“Lots of people have told me that it resonates with them, gay or straight,” says Rosie Wilby. “Relationships between humans are complicated and we don’t talk about them enough in real intelligent terms. It was important and heart-warming to feel ‘heard’ by the readers who have come back to me with lovely feedback.”
The Ormskirk-raised comedian has returned to her Northern roots to discuss her new book, Is Monogamy Dead? It’s a thought-provoking look at relationships in the 21st century, written from the perspective of a gay woman, and was born out of a trilogy of comedy shows which started in 2009 with The Science of Sex and continued with her most recent show, The Conscious Uncoupling.
The book stems from seeking a new idea to take to the Edinburgh Fringe festival. Wilby explains how it came about: “The comedy show was pretty difficult to write as it soon became apparent there were a lot of serious elements to a topic like monogamy. I felt I could only scratch the surface in an hour-long fringe show.
“It was really in 2014, when I recorded a Four Thought for Radio 4 based around my ideas of a new currency of commitment, that I thought there was enough content for a potential book. The producer, Giles Edwards, really pushed me to dig a little deeper than my early articles had done. That same year, I also entered a memoir about my music career into a Mslexia writing competition. Some bits of that memoir live on in the middle sections of Is Monogamy Dead?”

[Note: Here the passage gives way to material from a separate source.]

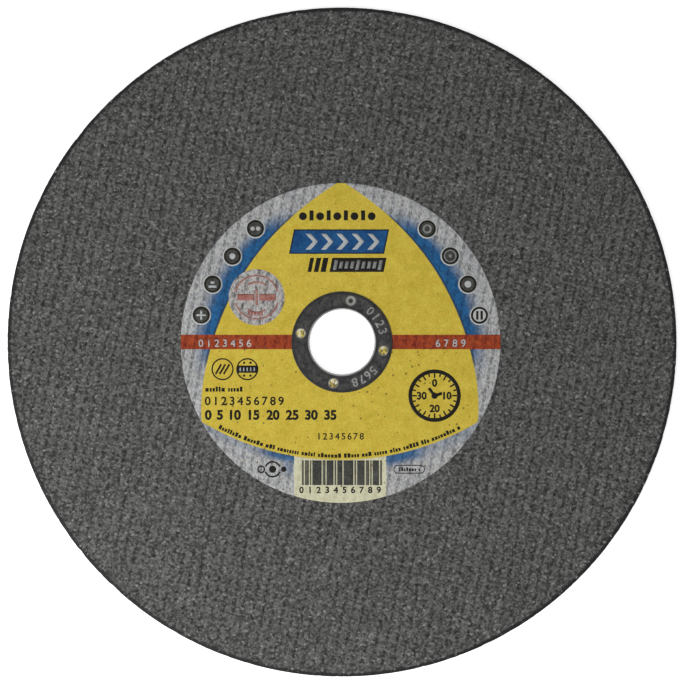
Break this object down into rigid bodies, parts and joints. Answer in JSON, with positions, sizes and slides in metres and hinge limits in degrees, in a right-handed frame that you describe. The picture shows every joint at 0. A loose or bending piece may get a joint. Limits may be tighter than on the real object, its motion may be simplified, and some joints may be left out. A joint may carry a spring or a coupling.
{
  "type": "abrasive cut-off disc",
  "caption": "Flat reinforced abrasive cutting disc for an angle grinder, with glass-fibre nets, a paper label and a pressed steel centre ring.",
  "frame": {"origin": "on the bore axis at the disc's back face", "axes": "+Z along the bore axis, out of the label side; +Y is the picture's up"},
  "size_m": [0.23, 0.23, 0.0023],
  "materials": {
    "abrasive": "matte",
    "glass_net": "satin",
    "label_paper": "satin",
    "ring_steel": "satin"
  },
  "bodies": {
    "root": {"abrasive_core": "abrasive", "front_net_warp": "glass_net", "front_net_weft": "glass_net", "back_net_warp": "glass_net", "back_net_weft": "glass_net", "label": "label_paper", "centre_ring": "ring_steel"}
  },
  "joints": []
}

What comes across when reading the book is its honesty. No one has objected to Wilby detailing aspects of her past relationships but, given the candid nature of the book, she has offered anonymity to former partners.
“Sometimes I see those ex-partners and almost want to call them by their new fictional name,” she says. “The person I was particularly worried about is the one ex I don’t have a great on-going friendship with. I was wrestling with the ethics of writing about that relationship when I went to a writers’ retreat in Los Angeles last Summer. Our tutor, Sarah Schulman, said to me, ‘well, she can write her own book’.”
“’Jen’ is a good person. I’ve run everything past her. Though I think it’s been tricky at times for her to read things about a relationship she’s actually been in. She has a chapter towards the end where she gets her say. It was important to give her a platform.”
Wilby is a former musician and latterly a comedian, and at various time throughout the book she muses whether these career choices have been a contributory factor to the nature of her relationships.
“There is naturally something quite nomadic about a performer’s life,” she reflects “So perhaps it does lend itself to serial monogamy, a romantic restlessness.” However, she adds that her sexuality may have been more of a factor. “Being gay meant that I couldn’t really consider a conventional marriage and kids route. It simply wasn’t available. The irony is that, now that it is, I’m not sure I want it anyway. Or it feels a bit too late.”
Wilby questions whether writing this book was a good idea in light of her findings. That viewpoint has softened since publication.
“Well I guess the book has been emotionally challenging. And it’s a bit exhausting to do all this research and find there’s no ‘right answer’ about how to do relationships. But now I’m in a good new relationship, which has benefited in all kinds of ways from the work that I’ve put in on myself and my approach to love, sex and communication with a partner.”
Wilby is not finished with analysing relationships and has plans for other projects on a similar theme.
“I’m still touring the final part of the trilogy, which is all about break-ups. There’s a new project called The Breakup Monologues which involves other artists telling me their break-up stories. I will be publishing some of them on a blog and producing a podcast.”